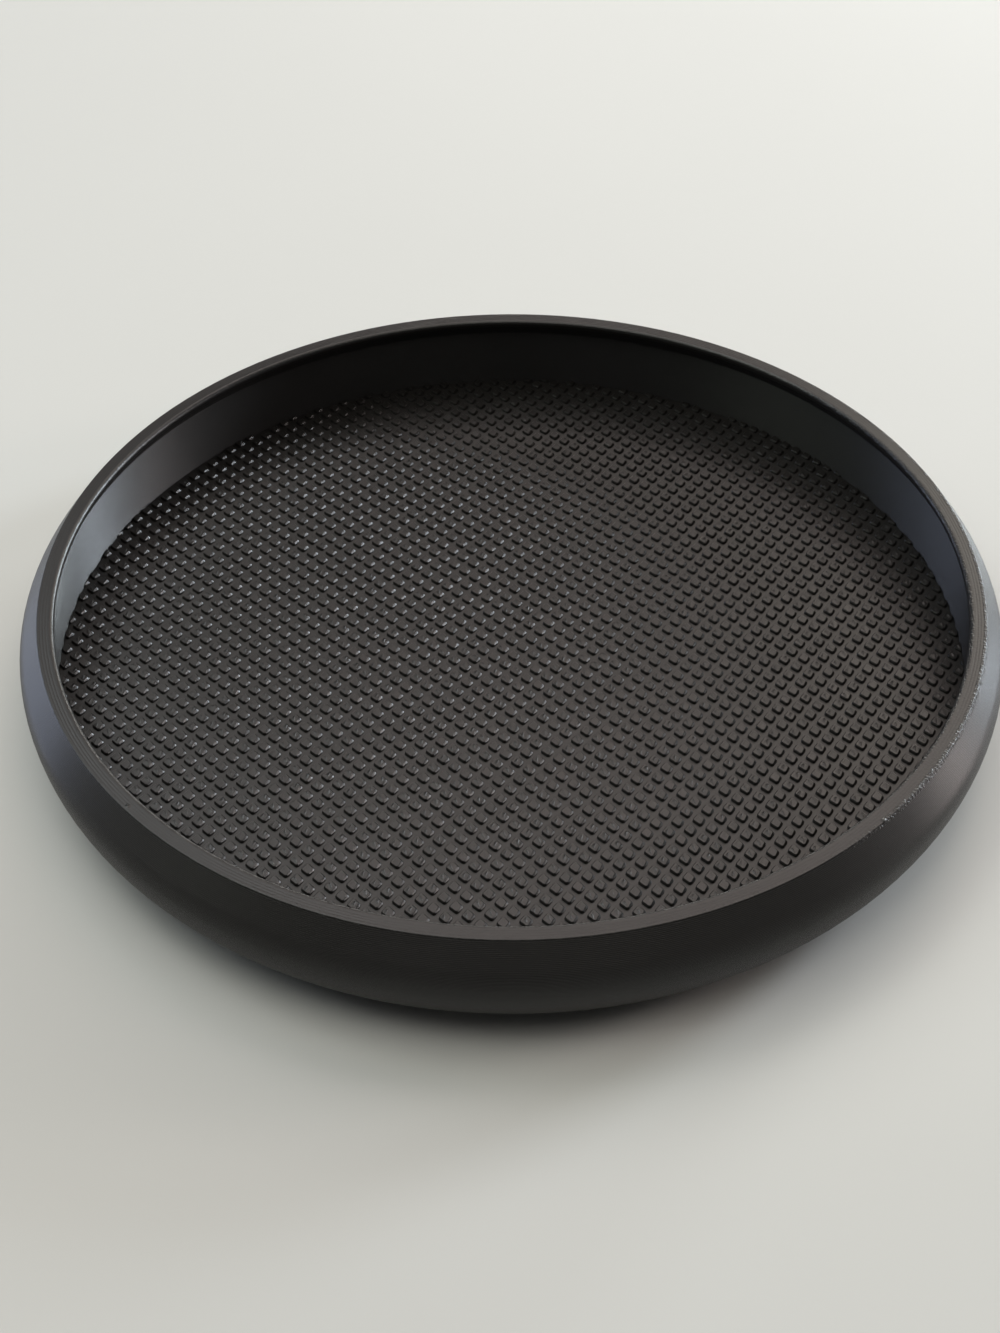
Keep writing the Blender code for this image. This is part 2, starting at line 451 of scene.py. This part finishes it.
class Value:
    """A socket of a finish's node tree. An expression on values adds its Math nodes."""

    def __init__(self, finish, socket):
        self.finish = finish
        self.socket = socket

    def maths(self, operation, *terms):
        return self.finish.add("ShaderNodeMath", {"operation": operation}, terms)

    def __add__(self, other):
        return self.maths("ADD", self, other)

    def __radd__(self, other):
        return self.maths("ADD", other, self)

    def __sub__(self, other):
        return self.maths("SUBTRACT", self, other)

    def __rsub__(self, other):
        return self.maths("SUBTRACT", other, self)

    def __mul__(self, other):
        return self.maths("MULTIPLY", self, other)

    def __rmul__(self, other):
        return self.maths("MULTIPLY", other, self)

    def __pow__(self, other):
        return self.maths("POWER", self, other)

    def __rpow__(self, other):
        return self.maths("POWER", other, self)

    def size(self):
        return self.maths("ABSOLUTE", self)

    def sine(self):
        return self.maths("SINE", self)

    def larger(self, other):
        return self.maths("MAXIMUM", self, other)

    def wave(self, period):
        """From 0 to 1 and back as a sine, once in each period."""
        return (self * (math.tau / period)).sine() * 0.5 + 0.5

    def rise(self, low, high):
        """0 below low and 1 above high, with a smooth step between."""
        inputs = {"Value": self, "From Min": low, "From Max": high}
        return self.finish.add("ShaderNodeMapRange", {"interpolation_type": "SMOOTHSTEP"}, inputs)


# Places of a Mix node's colour sockets, which share their names with its other ones
MIX_FACTOR, MIX_FIRST, MIX_SECOND, MIX_RESULT = 0, 6, 7, 2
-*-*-
● **Written problem**:
Give the material above again, word for word.

● **Result for this exercise**:
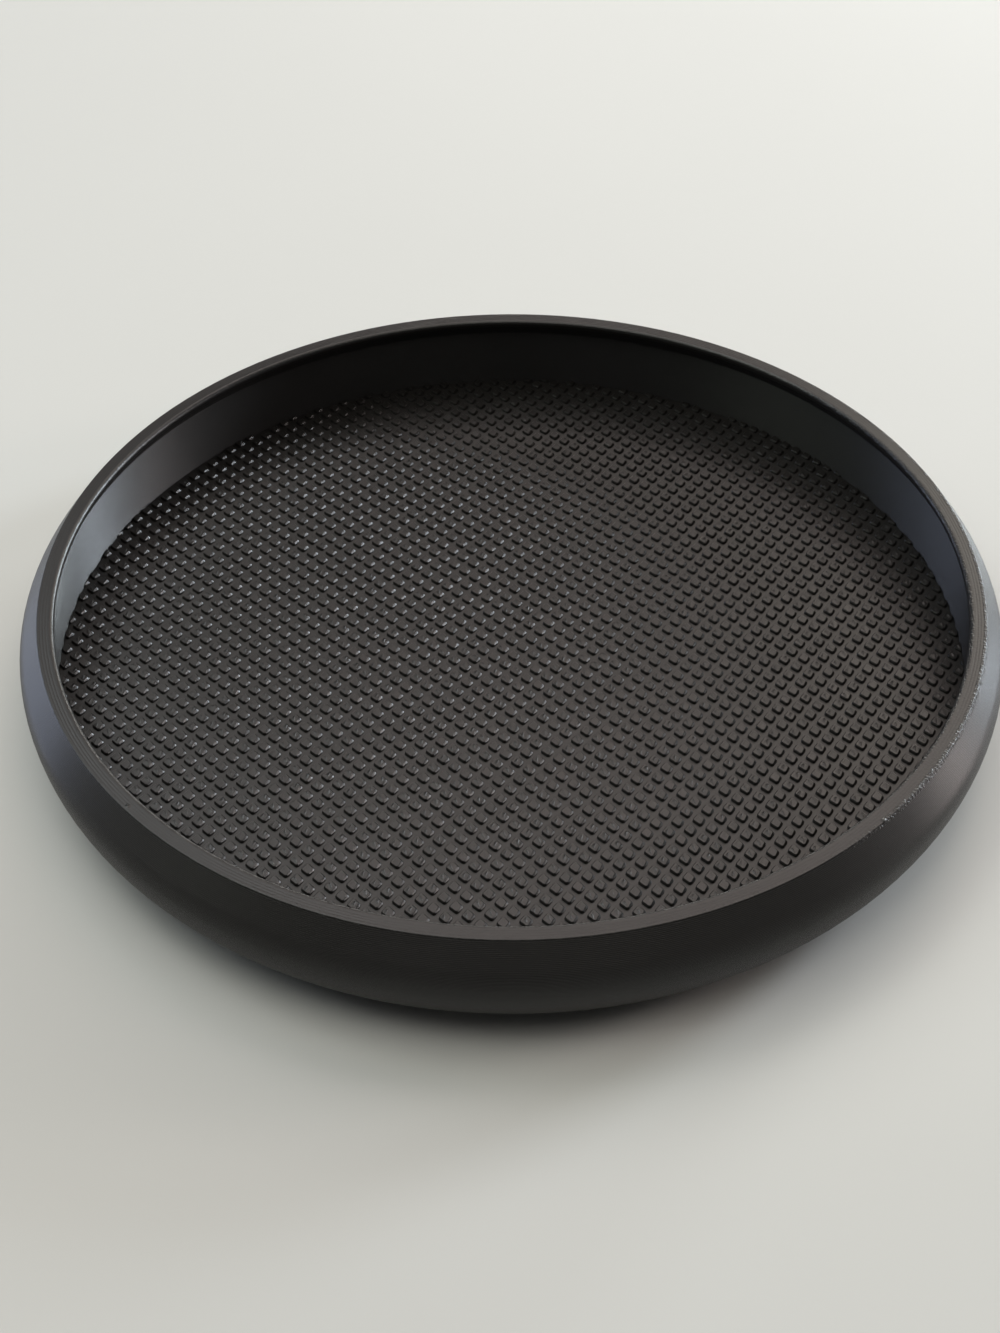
Keep writing the Blender code for this image. This is part 2, starting at line 451 of scene.py. This part finishes it.
class Value:
    """A socket of a finish's node tree. An expression on values adds its Math nodes."""

    def __init__(self, finish, socket):
        self.finish = finish
        self.socket = socket

    def maths(self, operation, *terms):
        return self.finish.add("ShaderNodeMath", {"operation": operation}, terms)

    def __add__(self, other):
        return self.maths("ADD", self, other)

    def __radd__(self, other):
        return self.maths("ADD", other, self)

    def __sub__(self, other):
        return self.maths("SUBTRACT", self, other)

    def __rsub__(self, other):
        return self.maths("SUBTRACT", other, self)

    def __mul__(self, other):
        return self.maths("MULTIPLY", self, other)

    def __rmul__(self, other):
        return self.maths("MULTIPLY", other, self)

    def __pow__(self, other):
        return self.maths("POWER", self, other)

    def __rpow__(self, other):
        return self.maths("POWER", other, self)

    def size(self):
        return self.maths("ABSOLUTE", self)

    def sine(self):
        return self.maths("SINE", self)

    def larger(self, other):
        return self.maths("MAXIMUM", self, other)

    def wave(self, period):
        """From 0 to 1 and back as a sine, once in each period."""
        return (self * (math.tau / period)).sine() * 0.5 + 0.5

    def rise(self, low, high):
        """0 below low and 1 above high, with a smooth step between."""
        inputs = {"Value": self, "From Min": low, "From Max": high}
        return self.finish.add("ShaderNodeMapRange", {"interpolation_type": "SMOOTHSTEP"}, inputs)


# Places of a Mix node's colour sockets, which share their names with its other ones
MIX_FACTOR, MIX_FIRST, MIX_SECOND, MIX_RESULT = 0, 6, 7, 2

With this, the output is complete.